We watch our children roll over, then start crawling, then pull themselves up and we have a “come to mama” perspective as they learn how to walk. And when they take their first steps, we jump for joy, we pull out the video camera and say “come to mama”. When they fall, we pick them up and tell them to try again, until they get it. We don’t say they are wrong when they fall or that they made a mistake. So can you imagine what things would be like if we had a “come to mama” perspective all the time? If we encouraged them every time they fell? To get back up and try again, to celebrate every effort.

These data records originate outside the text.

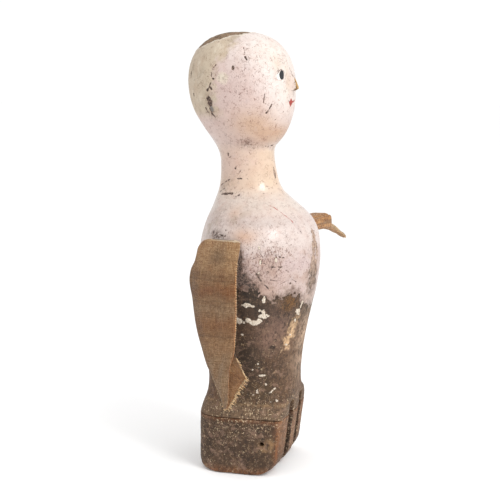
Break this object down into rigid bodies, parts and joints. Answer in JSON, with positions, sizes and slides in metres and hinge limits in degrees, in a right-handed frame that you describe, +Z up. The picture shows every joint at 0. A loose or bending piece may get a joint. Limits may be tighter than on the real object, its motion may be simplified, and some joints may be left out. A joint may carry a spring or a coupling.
{
  "type": "wooden mannequin doll torso",
  "caption": "Turned and carved wooden mannequin doll: head on a neck, swelling torso, slotted hip block and two swinging linen sleeves.",
  "frame": {"origin": "middle of the hip block's flat underside", "axes": "+Z up through the head; the face looks along -Y; +X is the figure's left"},
  "size_m": [0.2596, 0.1228, 0.3999],
  "materials": {
    "painted_gesso": "cracked oil paint over gesso, half gloss",
    "worn_gesso": "worn gesso over dark wood, satin",
    "bare_wood": "aged bare wood, matte",
    "joinery_wood": "plain wood, matte",
    "linen": "coarse stiffened linen, matte",
    "iron": "rusty, matte"
  },
  "bodies": {
    "figure": {"head": "painted_gesso", "nose": "joinery_wood", "neck_dowel": "joinery_wood", "torso": "worn_gesso", "hip_block": "bare_wood", "hip_dowels": "joinery_wood", "right_sleeve_band": "linen", "right_sleeve_tacks": "iron", "left_sleeve_band": "linen", "left_sleeve_tacks": "iron"},
    "right_sleeve": {"right_sleeve_upper": "linen"},
    "right_sleeve_end": {"right_sleeve_tail": "linen"},
    "left_sleeve": {"left_sleeve_upper": "linen"},
    "left_sleeve_end": {"left_sleeve_tail": "linen"}
  },
  "joints": [
    {"name": "right_shoulder", "type": "hinge", "parent": "figure", "child": "right_sleeve", "pos_m": [-0.0645, 0.01, 0.209], "axis": [0, 1, 0], "range_deg": [0, 100]},
    {"name": "right_elbow", "type": "hinge", "parent": "right_sleeve", "child": "right_sleeve_end", "pos_m": [-0.0647, 0.013, 0.111], "axis": [0, 1, 0], "range_deg": [-12, 70]},
    {"name": "left_shoulder", "type": "hinge", "parent": "figure", "child": "left_sleeve", "pos_m": [0.0645, 0.01, 0.209], "axis": [0, 1, 0], "range_deg": [-20, 80]},
    {"name": "left_elbow", "type": "hinge", "parent": "left_sleeve", "child": "left_sleeve_end", "pos_m": [0.1504, -0.0284, 0.2105], "axis": [0, 1, 0], "range_deg": [-25, 25]}
  ]
}
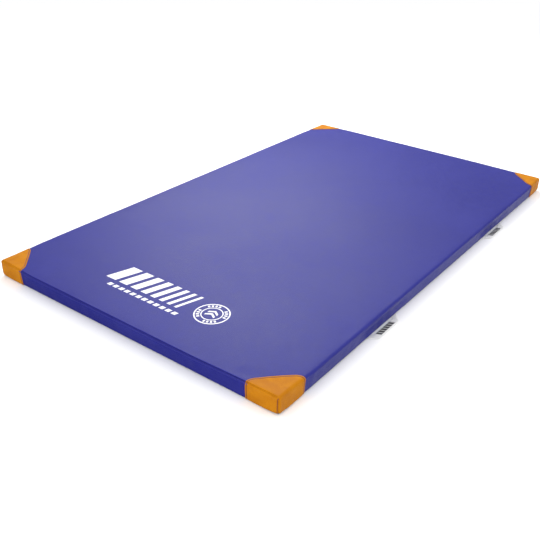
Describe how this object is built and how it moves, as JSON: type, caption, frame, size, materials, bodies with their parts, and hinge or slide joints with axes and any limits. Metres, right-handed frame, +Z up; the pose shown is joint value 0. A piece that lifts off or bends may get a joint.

While technology is important, kids should read more proper books. The kitchen and restaurant table should be digital free zones. We have a generation of children who don’t know what to do when they are bored or what to do with silence. It’s so important to learn how to live and deal with boredom. Whether it’s in the car or in their bedrooms, kids technology should be limited. We should make sure they can hold a conversation, make eye contact and have proper relationships outside of social media.

Have fun with your kids, it’s in the fun times (skipping together, tickling on the sofa, rolling down a hill) that makes the harder times easier to take. And it’s in the fun, spontaneous time that kids talk to us and we can talk to our kids. Although we’re all busy and we adhere to such time management, they are children and there’s supposed to be fun and laughter. It’s all about the heart connection and letting our kids know that we love them and that they can trust us.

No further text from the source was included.